## Begin Supplied material

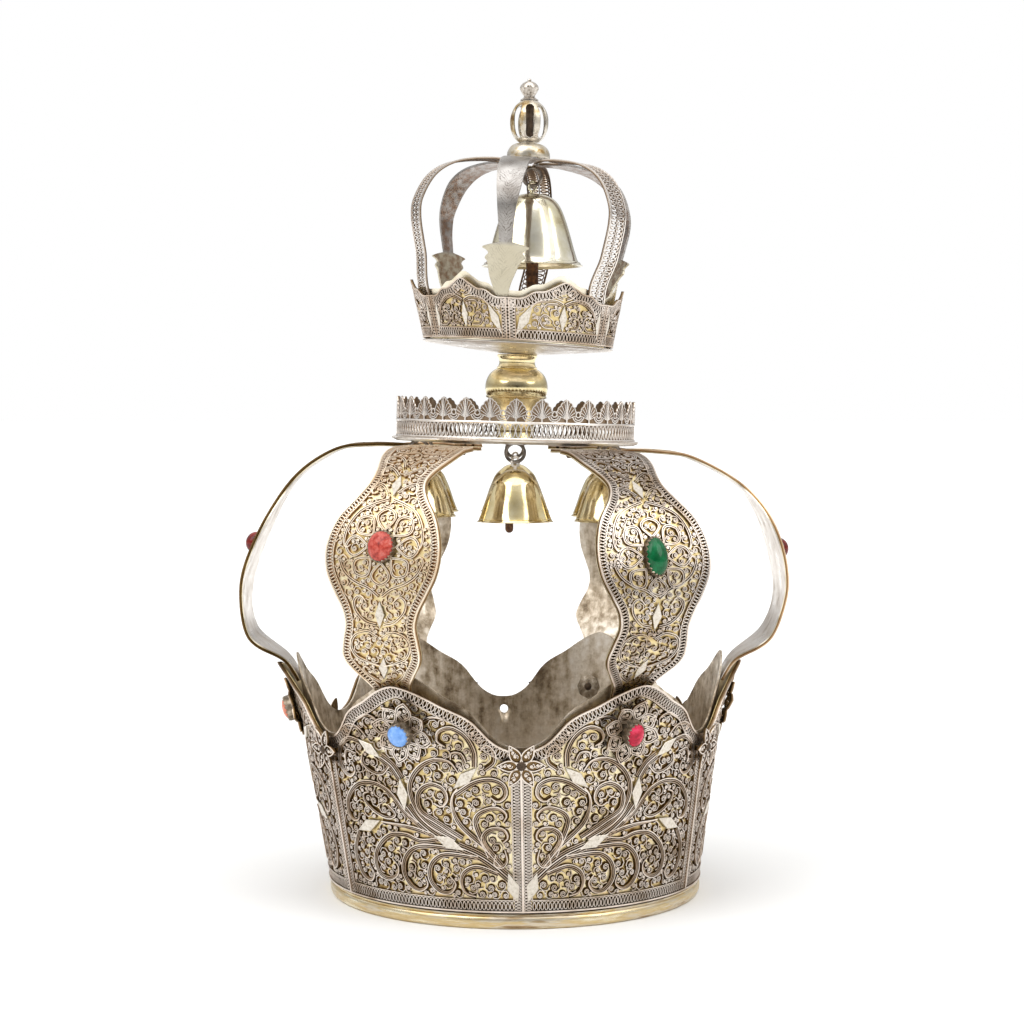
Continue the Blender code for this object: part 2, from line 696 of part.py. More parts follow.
def hang_bell(name, bell, place, height, reach, surface, bare):
    """Place a bell, and fuse the hook and ring that it hangs by."""
    hung = make_object(name, bell, surface)
    hung.location = place
    loop = make_object(f"{name}_ring", torus(HANGER_RADIUS, HANGER_WIRE, 8), bare)
    loop.location = place + Vector((0, 0, reach - HANGER_RADIUS - HANGER_WIRE))
    hook_length = reach - 2 * HANGER_RADIUS - height + HOOK_SUNK + HOOK_OVERLAP
    hook = bmesh.new()
    bmesh.ops.create_cone(hook, cap_ends=True, segments=6, radius1=HANGER_WIRE, radius2=HANGER_WIRE,
                          depth=hook_length)
    pin = make_object(f"{name}_hook", hook, bare)
    pin.location = place + Vector((0, 0, height - HOOK_SUNK + hook_length / 2))
    fuse(hung, pin)
    fuse(hung, loop)
    return hung


def clapper(name, place, top, bottom, radius, surface):
    """Round-ended rod that hangs inside a bell."""
    profile = [(radius * 0.6, top), (radius, top - radius), (radius, bottom + radius),
               (radius * 0.6, bottom)]
    made = make_object(name, turned(profile, 6), surface)
    made.location = place


def lower_bells(surface, bare, iron, frame_matrix):
    """Six bells hung plumb under the platform's rim."""
    for index in range(SIDES):
        eye = frame_matrix @ around(index * SIDE_ANGLE, BELL_ORBIT, 0.0)
        place = eye - Vector((0, 0, BELL_DROP))
        bell = bell_solid(BELL_SHAPE, BELL_MOUTH, BELL_HEIGHT, BELL_WALL, 10)
        hang_bell(f"bell_{index + 1}", bell, place, BELL_HEIGHT, BELL_DROP - RING_DROP, surface, bare)
        swung = place + Vector((CLAPPER_SHIFT, 0, 0))
        clapper(f"bell_clapper_{index + 1}", swung, BELL_HEIGHT - CLAPPER_CLEAR, -CLAPPER_SHOWS,
                CLAPPER_RADIUS, iron)


def upper_plate(surface, frame):
    """Dished plate under the small crown."""
    top = [(PLATE_MIDDLE, PLATE_THICKNESS), (PLATE_RADIUS, PLATE_DISH + PLATE_THICKNESS)]
    under = [(PLATE_RADIUS, PLATE_DISH), (PLATE_MIDDLE, 0.0)]
    make_object("upper_plate", turned(top + under, 30), surface, frame)


def band_columns():
    """Azimuth and share of the rise at each column of the small crown's lobed edges."""
    found = []
    for here, there in zip(BAND_SEAMS, (*BAND_SEAMS[1:], BAND_SEAMS[0] + 360.0)):
        half = (there - here) / 2
        found += [(math.radians(here + half * share), rise) for share, rise in BAND_EDGE]
        found += [(math.radians(there - half * share), rise) for share, rise in BAND_EDGE[-2:0:-1]]
    return found


def upper_walls(outer_surface, inner_surface, frame):
    """Outer filigree band and plain lining of the small crown, both with lobed edges."""

    def wall(depth, rise):
        rows = []
        for share in (0.0, 1.0):
            row = []
            for azimuth, lobe in band_columns():
                top = BAND_VALLEY + rise + BAND_LOBE * lobe
                height = BAND_FOOT + (top - BAND_FOOT) * share
                climb = height - BAND_FOOT
                point = around(azimuth, PLATE_RADIUS + BAND_SLOPE * climb - depth, height)
                row.append(point - Vector((BAND_LEAN * climb, 0.0, 0.0)))
            rows.append(row)
        return rows

    outer = slab(wall(0.0, 0.0), wall(BAND_THICKNESS, 0.0), True)
    make_object("upper_band", outer, outer_surface, frame)
    depth = BAND_THICKNESS + BAND_LINING_GAP
    rise = BAND_LINING_RISE
    inner = slab(wall(depth, rise), wall(depth + BAND_LINING_THICKNESS, rise), True)
    make_object("upper_lining", inner, inner_surface, frame)


def with_band_lean(point):
    """Make the lower end of a small arch follow the band, which leans to the left."""
    foot = 1.0 - eased(point.z, *BAND_FREE)
    return point - Vector((BAND_LEAN * (point.z - BAND_FOOT) * foot, 0.0, 0.0))


def upper_arches(surface, frame):
    """Three openwork straps and three solid ones, each ending in a leaf, by turns."""
    for index in range(SIDES):
        azimuth = math.radians(UPPER_ARCH_AZIMUTHS[index])
        if index % 2 == 0:
            shares = [distance / UPPER_ARCH_LENGTH for distance, _ in LEAF_ARCH_WIDTHS]
            widths = [half_width * MM for _, half_width in LEAF_ARCH_WIDTHS]
        else:
            shares = even_shares(UPPER_ARCH_STATIONS)
            widths = [FILIGREE_HALF_WIDTH] * len(shares)
        route = [(radius, height, 0.0) for radius, height in UPPER_ARCH_PATH]
        curve = [point * MM for point in smooth_curve(route, shares)]
        widths[0] = curve[0].x * math.tan(CLOSEST_ARCHES / 2) - GAP
        solid = slab(*strap_grids(curve, [azimuth] * len(widths), widths, UPPER_ARCH_THICKNESS,
                                  with_band_lean))
        make_object(f"upper_arch_{index + 1}", solid, surface, frame)


def upper_bell(surface, bare, iron, frame_matrix):
    """Large bell hung plumb from the top of the small crown."""
    eye = frame_matrix @ Vector((0.0, 0.0, (UPPER_ARCH_PATH[0][1] - UPPER_EYE_DROP) * MM))
    place = eye + Vector((UPPER_BELL_SHIFT, 0, -UPPER_BELL_DROP))
    bell = bell_solid(UPPER_BELL_SHAPE, UPPER_BELL_MOUTH, UPPER_BELL_HEIGHT, BELL_WALL, 14)
    hang_bell("upper_bell", bell, place, UPPER_BELL_HEIGHT, UPPER_BELL_DROP - GAP, surface, bare)
    clapper("upper_bell_clapper", place, UPPER_BELL_HEIGHT - UPPER_CLAPPER_CLEAR,
            -UPPER_CLAPPER_SHOWS, UPPER_CLAPPER_RADIUS, iron)


def finial(gilt, silver, iron, upper_frame):
    """Dome over the joined arches, slotted egg-shaped cage on it, and a bud on top."""
    dome = [(radius * MM, height * MM) for radius, height in DOME_PROFILE]
    make_object("finial_dome", turned(dome, 16), gilt, upper_frame)
    frame = make_frame("finial_frame", FINIAL_HEIGHT, FINIAL_LEAN, upper_frame)
    bm = bmesh.new()
    half = math.tau / CAGE_STRIPS * STRIP_SHARE / 2
    rings = []
    for radius, height in CAGE_PROFILE:
        rings.append([bm.verts.new(around(CAGE_TURN + math.tau * strip / CAGE_STRIPS + side * half,
                                          radius * MM, height * MM))
                      for strip in range(CAGE_STRIPS) for side in (-1, 1)])
    bm.faces.new(rings[0])
    bm.faces.new(rings[-1])
    count = 2 * CAGE_STRIPS
    slotted = range(1, len(rings) - 2)
    for row, (low, high) in enumerate(zip(rings, rings[1:])):
        for column in range(count):
            after = (column + 1) % count
            if column % 2 == 0 or row not in slotted:
                bm.faces.new((low[column], low[after], high[after], high[column]))
    cage = make_object("finial_cage", bm, gilt, frame)
    wall = cage.modifiers.new("wall", "SOLIDIFY")
    wall.thickness = CAGE_WALL
    wall.offset = -1.0
    cage_height = CAGE_PROFILE[-1][1] * MM
    rod_profile = [(ROD_RADIUS, cage_height - ROD_CLEAR), (ROD_RADIUS, ROD_CLEAR)]
    rod = make_object("finial_rod", turned(rod_profile, 8), iron)
    fuse(cage, rod)
    bud = [(radius * MM, cage_height + height * MM) for radius, height in BUD_PROFILE]
    make_object("finial_bud", turned(bud, 10), silver, frame)


def build():
    for item in list(bpy.data.objects):
        bpy.data.objects.remove(item)
    gilt = material("pale_gilt", (0.72, 0.60, 0.33), 0.3, 1.0)
    bright_gilt = material("polished_gilt", (0.80, 0.62, 0.26), 0.2, 1.0)
    filigree = material("tarnished_filigree", (0.42, 0.38, 0.32), 0.45, 1.0)
    silver = material("worn_silver", (0.62, 0.60, 0.56), 0.35, 1.0)
    iron = material("brown_iron", (0.16, 0.10, 0.06), 0.7, 0.6)
    blue = material("blue_stone", (0.20, 0.38, 0.78), 0.2, 0.0)
    pink = material("rose_glass", (0.72, 0.06, 0.12), 0.1, 0.0)
    coral = material("coral", (0.78, 0.25, 0.16), 0.3, 0.0)
    green = material("green_stone", (0.0, 0.22, 0.10), 0.12, 0.0)
    dark_red = material("dark_red_stone", (0.20, 0.03, 0.02), 0.2, 0.0)

    base_ring(gilt)
    lining = coronet_lining(silver)
    panels = coronet_panels(filigree, gilt)
    bore_bolt_hole((lining, panels[BARE_SEAM], panels[BARE_SEAM + 1]))
    coronet_stones((blue, pink, None, green, dark_red, coral))
    coronet_rosettes(silver)
    arches((gilt, filigree, filigree, filigree, gilt, filigree), gilt)
    arch_stones((coral, green, dark_red, blue, coral, dark_red))
    platform_frame = make_frame("platform_frame", PLATFORM_HEIGHT, PLATFORM_LEAN)
    platform(silver, platform_frame)
    gallery(silver, platform_frame)
    stem(bright_gilt, platform_frame)
    upper_height = PLATFORM_THICKNESS + STEM_HEIGHT + GAP
    upper_frame = make_frame("upper_frame", upper_height, UPPER_LEAN, platform_frame)
    bpy.context.view_layer.update()
    lower_bells(bright_gilt, gilt, iron, platform_frame.matrix_world)
    upper_plate(silver, upper_frame)
    upper_walls(filigree, gilt, upper_frame)
    upper_arches(silver, upper_frame)
    upper_bell(gilt, silver, iron, upper_frame.matrix_world)
    finial(bright_gilt, silver, iron, upper_frame)


build()
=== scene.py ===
"""Torah crown of gilt sheet, silver filigree and polished gilt bells, dressed over its CAD frame.

The script follows the crown from its base ring up to the bud of the finial.
Lengths are metres, +Z is up and the front looks towards -Y. Ornament is laid
out flat in millimetres and is then bent on to the surface that it is soldered to.
"""
import json
import math
import random

import bmesh
import bpy
import numpy as np
from mathutils import Matrix, Vector
from mathutils.kdtree import KDTree

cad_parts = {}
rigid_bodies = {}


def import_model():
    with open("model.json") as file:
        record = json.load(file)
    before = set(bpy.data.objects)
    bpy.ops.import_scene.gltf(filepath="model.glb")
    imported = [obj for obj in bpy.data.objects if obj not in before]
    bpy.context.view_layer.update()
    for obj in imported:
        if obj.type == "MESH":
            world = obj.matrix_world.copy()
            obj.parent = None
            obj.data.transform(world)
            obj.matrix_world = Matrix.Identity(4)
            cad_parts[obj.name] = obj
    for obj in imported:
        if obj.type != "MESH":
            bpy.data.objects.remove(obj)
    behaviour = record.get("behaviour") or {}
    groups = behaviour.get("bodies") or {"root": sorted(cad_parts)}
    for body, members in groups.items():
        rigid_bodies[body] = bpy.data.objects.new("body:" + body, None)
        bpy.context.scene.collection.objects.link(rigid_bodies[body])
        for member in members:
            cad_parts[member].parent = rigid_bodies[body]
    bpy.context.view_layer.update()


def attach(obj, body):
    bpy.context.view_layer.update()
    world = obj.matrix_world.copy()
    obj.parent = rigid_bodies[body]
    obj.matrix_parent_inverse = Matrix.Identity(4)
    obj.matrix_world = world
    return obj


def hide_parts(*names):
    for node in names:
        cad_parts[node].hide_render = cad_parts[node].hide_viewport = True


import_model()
MM = 0.001

# ---------------------------------------------------------------------------
# Studio: a pale floor under a white tent with two broad soft boxes, and the
# camera a metre in front of the crown, a little above its middle.


def linear(code):
    """Linear RGBA of an sRGB hex colour."""
    channels = [int(code[start:start + 2], 16) / 255 for start in (1, 3, 5)]
    return (*((c / 12.92 if c <= 0.04045 else ((c + 0.055) / 1.055) ** 2.4) for c in channels), 1.0)


def add_node(tree, kind, links=None, values=None, stops=None, **settings):
    """Add a shader node with its properties, its linked and fixed inputs, and a ramp's stops."""
    node = tree.nodes.new(kind)
    for name, value in settings.items():
        setattr(node, name, value)
    for key, value in (values or {}).items():
        node.inputs[key].default_value = linear(value) if isinstance(value, str) else value
    for key, source in (links or {}).items():
        tree.links.new(source, node.inputs[key])
    for count, (position, value) in enumerate(stops or ()):
        elements = node.color_ramp.elements
        stop = elements[count] if count < 2 else elements.new(position)
        stop.position = position
        stop.color = linear(value) if isinstance(value, str) else (value, value, value, 1.0)
    return node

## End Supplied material

— Aim of the task —
Word for word, quote the lines from the line containing "bpy.context.scene.collection.objects.link(rigid_bodies[body])" through the end of the material, both included, and nothing else.

— The solution —
        bpy.context.scene.collection.objects.link(rigid_bodies[body])
        for member in members:
            cad_parts[member].parent = rigid_bodies[body]
    bpy.context.view_layer.update()


def attach(obj, body):
    bpy.context.view_layer.update()
    world = obj.matrix_world.copy()
    obj.parent = rigid_bodies[body]
    obj.matrix_parent_inverse = Matrix.Identity(4)
    obj.matrix_world = world
    return obj


def hide_parts(*names):
    for node in names:
        cad_parts[node].hide_render = cad_parts[node].hide_viewport = True


import_model()
MM = 0.001

# ---------------------------------------------------------------------------
# Studio: a pale floor under a white tent with two broad soft boxes, and the
# camera a metre in front of the crown, a little above its middle.


def linear(code):
    """Linear RGBA of an sRGB hex colour."""
    channels = [int(code[start:start + 2], 16) / 255 for start in (1, 3, 5)]
    return (*((c / 12.92 if c <= 0.04045 else ((c + 0.055) / 1.055) ** 2.4) for c in channels), 1.0)


def add_node(tree, kind, links=None, values=None, stops=None, **settings):
    """Add a shader node with its properties, its linked and fixed inputs, and a ramp's stops."""
    node = tree.nodes.new(kind)
    for name, value in settings.items():
        setattr(node, name, value)
    for key, value in (values or {}).items():
        node.inputs[key].default_value = linear(value) if isinstance(value, str) else value
    for key, source in (links or {}).items():
        tree.links.new(source, node.inputs[key])
    for count, (position, value) in enumerate(stops or ()):
        elements = node.color_ramp.elements
        stop = elements[count] if count < 2 else elements.new(position)
        stop.position = position
        stop.color = linear(value) if isinstance(value, str) else (value, value, value, 1.0)
    return node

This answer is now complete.